Check to See if You’re Subject to the AMT

The Internal Revenue Service has an online calculator to help you figure out if you’re subject to the alternative minimum tax. It’s called the AMT Assistant for Individuals. There’s also a fairly quick worksheet in the Instructions for Form 1040. You can use this worksheet to determine if you’ll need to fill out the longer Form 6251 to compute your alternative minimum tax.
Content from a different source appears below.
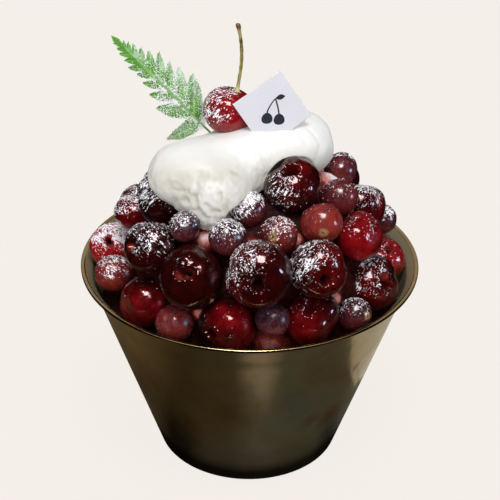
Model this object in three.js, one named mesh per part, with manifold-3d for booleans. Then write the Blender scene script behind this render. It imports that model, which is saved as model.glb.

Most tax software programs will compute the alternative minimum tax automatically, but you might want to review the actual tax form anyway to understand which income or deductions are causing the AMT liability. For many taxpayers, deductions for state income tax, property tax and home equity interest and income from incentive stock options are the main causes.

AMT Tax Planning

Devising tax strategies around the alternative minimum tax can be tricky because the AMT adjusts for various deductions and credits. In general, however, tax professionals recommend the following planning tips:

  • Seek reimbursements from your employer for business expenses incurred as an employee. These expenses are part of the miscellaneous itemized deductions, which are added back to your income for AMT purposes. By contrast, having your employer reimburse you for those expenses is a tax-free event to you and prevents a higher AMT adjustment.
  • Review your state tax withholding so you pay in enough that you don’t owe but not enough that you substantially overpay. This will keep your state tax deduction as low as possible, thereby keeping your AMT adjustments as small as possible.
  • Pay your property taxes when they’re due instead of prepaying your next installment by the end of the year. Again, this will keep your deduction for state and local taxes as low as possible.
  • Sell exercised incentive stock options in the same year you exercise them. When you exercise and sell incentive stock options in the same year, you’ll be subject to the regular tax on the income but not the AMT. But if you exercise and don’t sell, the value of the exercised options because income for AMT purposes.